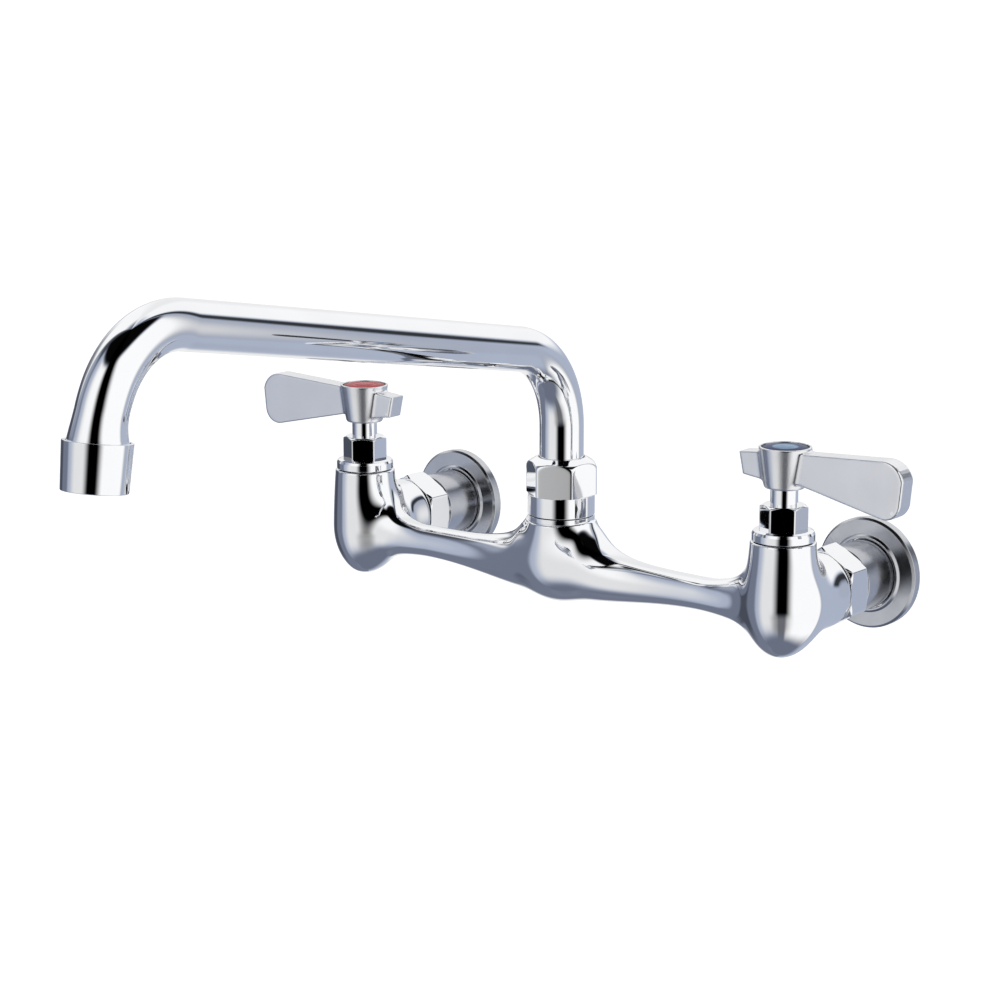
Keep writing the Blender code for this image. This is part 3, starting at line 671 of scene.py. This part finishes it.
def arm_field(x, y, z):
    """Both arms: an ellipse at each x, thick at the post, slim, then rising and flared to the housing."""
    x = np.abs(x - MIDDLE)
    near = 15 + 1.2 * np.log1p(np.exp((x - 15) / 1.2))
    belly = 0.5 + 0.5 * np.cos(math.pi * np.minimum(x / BELLY_HALF, 1.0))
    flare = (np.maximum(x - FLARE_START, 0) / 32) ** 2.2
    rise = 2.0 * (np.maximum(x - 67, 0) / 13) ** 2.3
    top = ARM_TOP + 15.0 * np.exp(-(near - 12) / 9.8) + rise
    bottom = ARM_BOTTOM + (POST_BOTTOM - ARM_BOTTOM) * belly - 5.5 * flare
    depth = ARM_DEPTH + 7.2 * np.exp(-((x / 29) ** 2)) + 2.5 * flare
    across = (y + OUT) / depth
    up = (z - (top + bottom) / 2) / ((top - bottom) / 2)
    q = np.sqrt(across**2 + up**2)
    slope = np.sqrt((across / depth) ** 2 + (up * 2 / (top - bottom)) ** 2)
    side = (q - 1) * q / np.maximum(slope, 1e-6)
    return smooth_max(side, x - REACH + 2, 12.0)


def casting_field(x, y, z):
    arms = smooth_min(arm_field(x, y, z), post_field(x, y, z), ARM_FILLET)
    ends = smooth_min(housing_field(x, y, z), bell_field(x, y, z), BELL_FILLET)
    cut = smooth_min(arms, ends, HOUSING_FILLET)
    cut = smooth_max(cut, z - HOUSING_TOP, 0.5)
    return smooth_max(cut, y - BELL_MOUTH, 0.9)


def casting():
    """The one-piece body, with its turned collar under the spout nut."""
    low = (MIDDLE - REACH - 16, -OUT - 19, BULB_BOTTOM - 3)
    high = (MIDDLE + REACH + 16, BELL_MOUTH + 3, HOUSING_TOP + 3)
    body = skin(casting_field, low, high, 0.6, soften=0.7)
    collar = [
        (POST_R - 0.7, POST_GROOVE - 1.5),
        (POST_R - 0.7, POST_GROOVE + 0.3),
        (POST_R, POST_GROOVE + 0.3),
        (POST_R, POST_SEAT),
        (10.6, POST_SEAT),
        (10.6, POST_GROOVE - 1.5),
    ]
    collar = moved(spun(collar, 0.2), Matrix.Translation(Vector(POST)))
    show("body", together(body, collar), CHROME, "root", POST, ["body_casting"])


# ---------------------------------------------------------------- valves


def bonnet(prefix, side):
    bottom = HOUSING_TOP + GAP
    round_part = [
        (BONNET_SKIRT_R, bottom - 6),
        (BONNET_SKIRT_R, bottom),
        (BONNET_FLANGE_R, bottom),
        (BONNET_FLANGE_R, HEX_BOTTOM - 1.5),
        (BONNET_FLANGE_R - 0.5, HEX_BOTTOM - 0.5),
        (BONNET_FLANGE_R - 1.7, HEX_BOTTOM),
        (6.0, HEX_BOTTOM),
        (STEM_BORE, HEX_BOTTOM),
        (STEM_BORE, bottom - 6),
    ]
    hexagon = [
        (STEM_BORE, HEX_BOTTOM - 0.5),
        (BONNET_HEX_R + 0.4, HEX_BOTTOM - 0.5),
        (BONNET_HEX_R + 0.4, HEX_TOP - 1.1),
        (BONNET_HEX_R - 1.4, HEX_TOP),
        (STEM_BORE, HEX_TOP),
    ]
    neck = [
        (3.8, HEX_TOP - 1),
        (NECK_R, HEX_TOP - 1),
        (NECK_R, HUB_BOTTOM + 1.6),
        (3.8, HUB_BOTTOM + 1.6),
    ]
    flats = BONNET_HEX_R * math.sqrt(3)
    shape = together(
        spun(round_part, 0.2),
        spun(hexagon, 0.2, flats=flats, turn=BONNET_TURN[side]),
        spun(neck, 0.2),
    )
    shape = moved(shape, Matrix.Translation(Vector(VALVE[side])))
    show(f"{prefix}_bonnet_fine", shape, CHROME, "root", VALVE[side], [f"{prefix}_bonnet"])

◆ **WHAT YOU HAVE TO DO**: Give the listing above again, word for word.

◆ **CORRECT OUTPUT**:
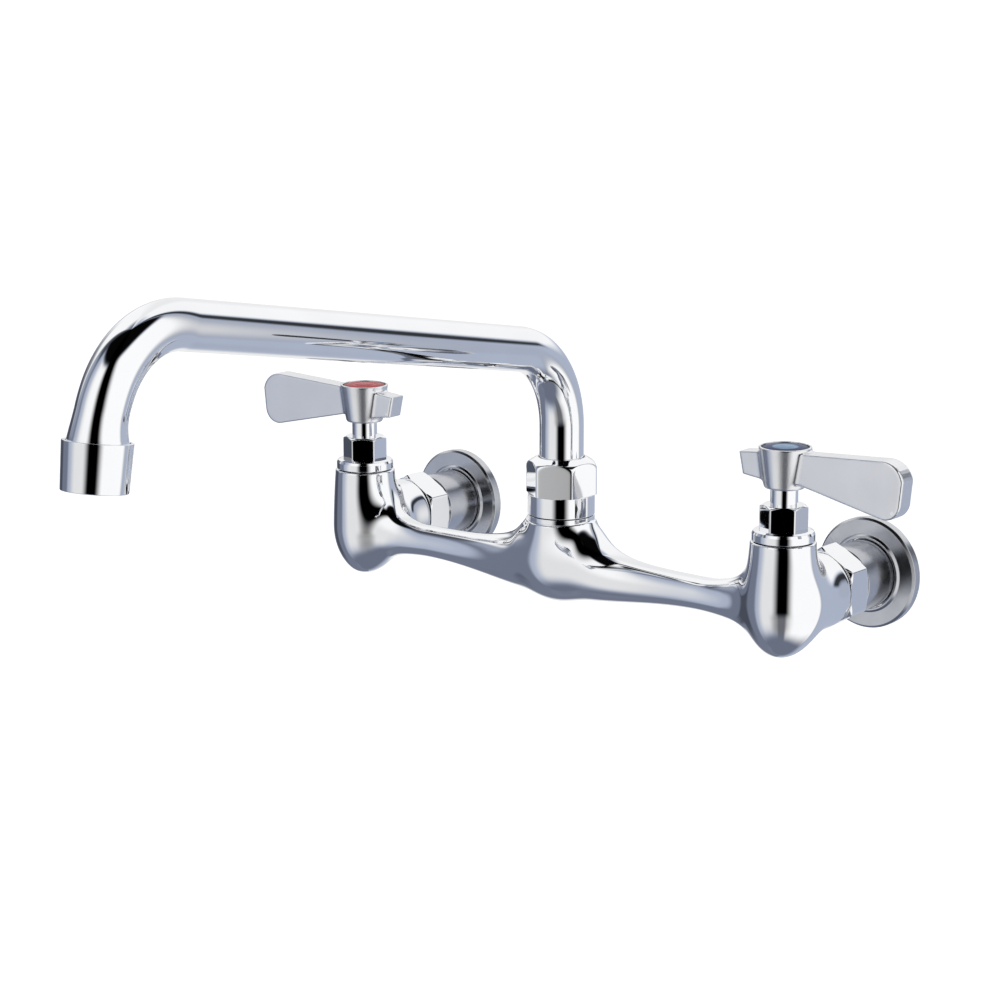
Keep writing the Blender code for this image. This is part 3, starting at line 671 of scene.py. This part finishes it.
def arm_field(x, y, z):
    """Both arms: an ellipse at each x, thick at the post, slim, then rising and flared to the housing."""
    x = np.abs(x - MIDDLE)
    near = 15 + 1.2 * np.log1p(np.exp((x - 15) / 1.2))
    belly = 0.5 + 0.5 * np.cos(math.pi * np.minimum(x / BELLY_HALF, 1.0))
    flare = (np.maximum(x - FLARE_START, 0) / 32) ** 2.2
    rise = 2.0 * (np.maximum(x - 67, 0) / 13) ** 2.3
    top = ARM_TOP + 15.0 * np.exp(-(near - 12) / 9.8) + rise
    bottom = ARM_BOTTOM + (POST_BOTTOM - ARM_BOTTOM) * belly - 5.5 * flare
    depth = ARM_DEPTH + 7.2 * np.exp(-((x / 29) ** 2)) + 2.5 * flare
    across = (y + OUT) / depth
    up = (z - (top + bottom) / 2) / ((top - bottom) / 2)
    q = np.sqrt(across**2 + up**2)
    slope = np.sqrt((across / depth) ** 2 + (up * 2 / (top - bottom)) ** 2)
    side = (q - 1) * q / np.maximum(slope, 1e-6)
    return smooth_max(side, x - REACH + 2, 12.0)


def casting_field(x, y, z):
    arms = smooth_min(arm_field(x, y, z), post_field(x, y, z), ARM_FILLET)
    ends = smooth_min(housing_field(x, y, z), bell_field(x, y, z), BELL_FILLET)
    cut = smooth_min(arms, ends, HOUSING_FILLET)
    cut = smooth_max(cut, z - HOUSING_TOP, 0.5)
    return smooth_max(cut, y - BELL_MOUTH, 0.9)


def casting():
    """The one-piece body, with its turned collar under the spout nut."""
    low = (MIDDLE - REACH - 16, -OUT - 19, BULB_BOTTOM - 3)
    high = (MIDDLE + REACH + 16, BELL_MOUTH + 3, HOUSING_TOP + 3)
    body = skin(casting_field, low, high, 0.6, soften=0.7)
    collar = [
        (POST_R - 0.7, POST_GROOVE - 1.5),
        (POST_R - 0.7, POST_GROOVE + 0.3),
        (POST_R, POST_GROOVE + 0.3),
        (POST_R, POST_SEAT),
        (10.6, POST_SEAT),
        (10.6, POST_GROOVE - 1.5),
    ]
    collar = moved(spun(collar, 0.2), Matrix.Translation(Vector(POST)))
    show("body", together(body, collar), CHROME, "root", POST, ["body_casting"])


# ---------------------------------------------------------------- valves


def bonnet(prefix, side):
    bottom = HOUSING_TOP + GAP
    round_part = [
        (BONNET_SKIRT_R, bottom - 6),
        (BONNET_SKIRT_R, bottom),
        (BONNET_FLANGE_R, bottom),
        (BONNET_FLANGE_R, HEX_BOTTOM - 1.5),
        (BONNET_FLANGE_R - 0.5, HEX_BOTTOM - 0.5),
        (BONNET_FLANGE_R - 1.7, HEX_BOTTOM),
        (6.0, HEX_BOTTOM),
        (STEM_BORE, HEX_BOTTOM),
        (STEM_BORE, bottom - 6),
    ]
    hexagon = [
        (STEM_BORE, HEX_BOTTOM - 0.5),
        (BONNET_HEX_R + 0.4, HEX_BOTTOM - 0.5),
        (BONNET_HEX_R + 0.4, HEX_TOP - 1.1),
        (BONNET_HEX_R - 1.4, HEX_TOP),
        (STEM_BORE, HEX_TOP),
    ]
    neck = [
        (3.8, HEX_TOP - 1),
        (NECK_R, HEX_TOP - 1),
        (NECK_R, HUB_BOTTOM + 1.6),
        (3.8, HUB_BOTTOM + 1.6),
    ]
    flats = BONNET_HEX_R * math.sqrt(3)
    shape = together(
        spun(round_part, 0.2),
        spun(hexagon, 0.2, flats=flats, turn=BONNET_TURN[side]),
        spun(neck, 0.2),
    )
    shape = moved(shape, Matrix.Translation(Vector(VALVE[side])))
    show(f"{prefix}_bonnet_fine", shape, CHROME, "root", VALVE[side], [f"{prefix}_bonnet"])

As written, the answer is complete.